As grandes fotografias sobre as quais o artista intervém com a terra vermelha, merecem um parágrafo especial. Com um gesto seguro, ele interrompe a paisagem, não para refutá-la, mas para afirmar sua própria consistência, trazendo à cena um tema sensível: a reivindicação do território ancestral do povo Aché. A terra é uma matéria viva que perturba a imagem com urgência.

O único vídeo da exposição retrata um momento especial da sua estadia. Esta imagem em alta resolução que se move muito lentamente, dialoga com os filmes gravados em super 8, que também integram a exposição, filmados pelo fotógrafo e pesquisador Bjarne Fostervold que conviveu com os Aché de Puerto  Barra desde inicios de los años 70. Trata- se de um registro documental de duas horas de duração, sem som, captado entre os anos de 1980 e 1983, que revela cenas das rotinas diárias da comunidade, a caça, a pesca, o cultivo, o bosque, o rio, jogos tradicionais, festas e rituais, bem como aspectos de uma realidade à qual os Aché devem se acostumar em breve.

Moscheta e Fostervold abordam os Aché, cada um a partir de sua própria história: um por meio do estranhamento e da empatia, outro através da familiaridade.

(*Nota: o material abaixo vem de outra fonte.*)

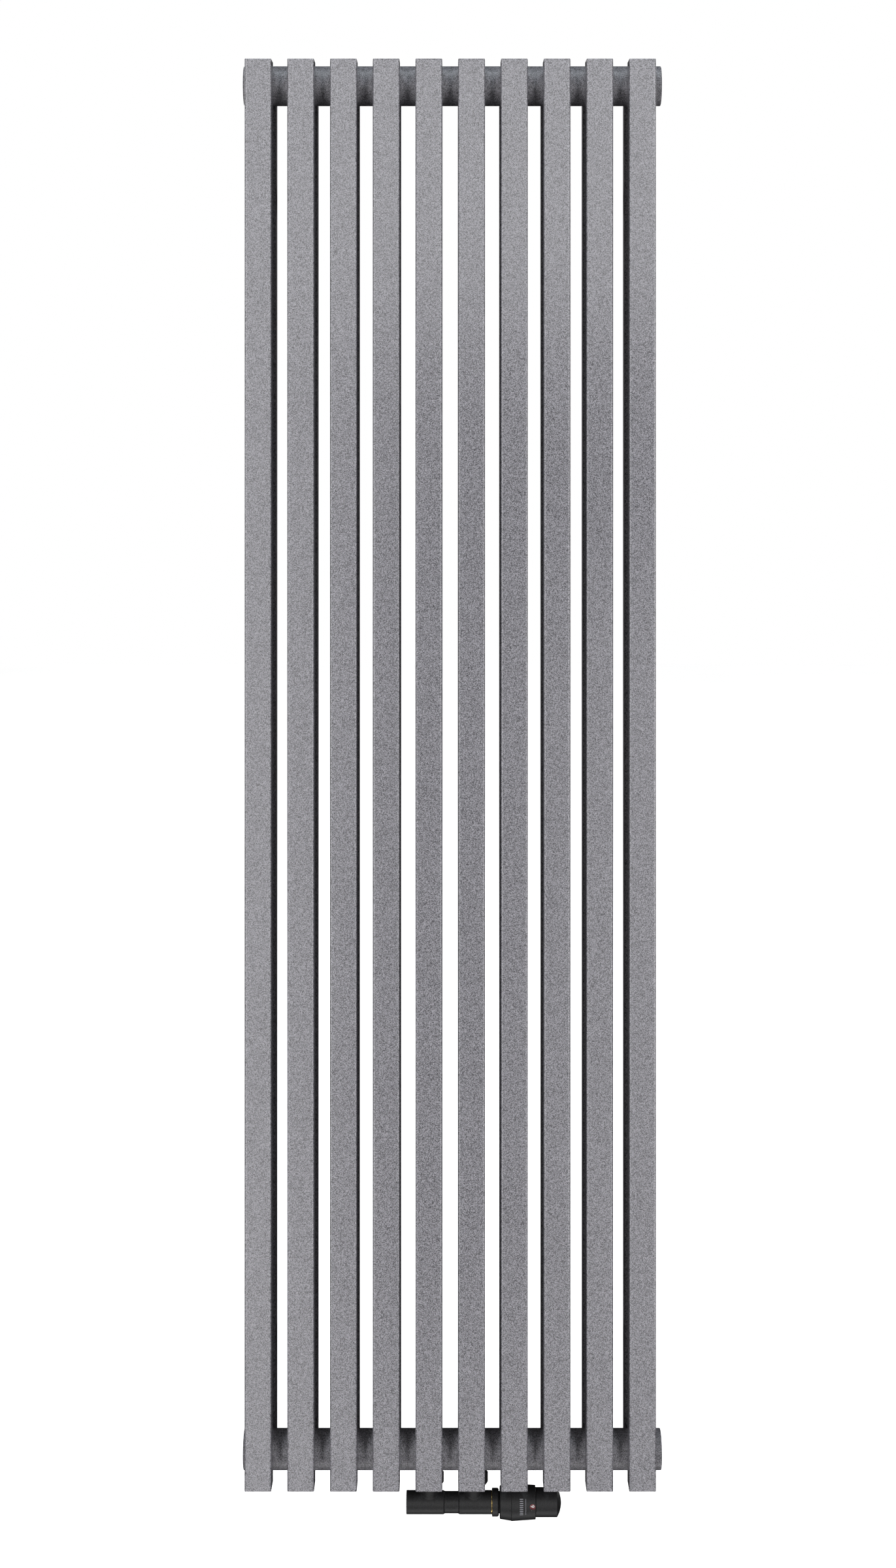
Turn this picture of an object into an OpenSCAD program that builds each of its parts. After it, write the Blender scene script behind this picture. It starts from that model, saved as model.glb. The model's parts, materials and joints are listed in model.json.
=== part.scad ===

A exposição é um campo de forças em tensão em que diferentes narrativas se cruzam, um cenário de temporalidades aleatórias que nos permite vislumbrar, talvez, sinais de um mundo a que ambos se aproximam com delicadeza e respeito.


texto da exposição La piel de los días, de Marcelo Moscheta e Bjarne Fostervold no Centro Cultural Juan de Salazar, Assunção, Paraguai em 2019.




*Actualmente viven allí 68 familias, totalizando unas 280 personas.

**Los Aché son una subfamilia del grupo lingüístico Tupí Guaraní y están asentados en los departamentos de Alto Paraná, Caazapá, Caaguazú y Canindeyú.

***Hasta los años 80 se usaba la denominación Guayakí, que algunos traducen como “ratas del monte” o “ratas feroces”. Esta era un nombre peyorativo. Aché, como ellos se autodenominan, significa “persona”.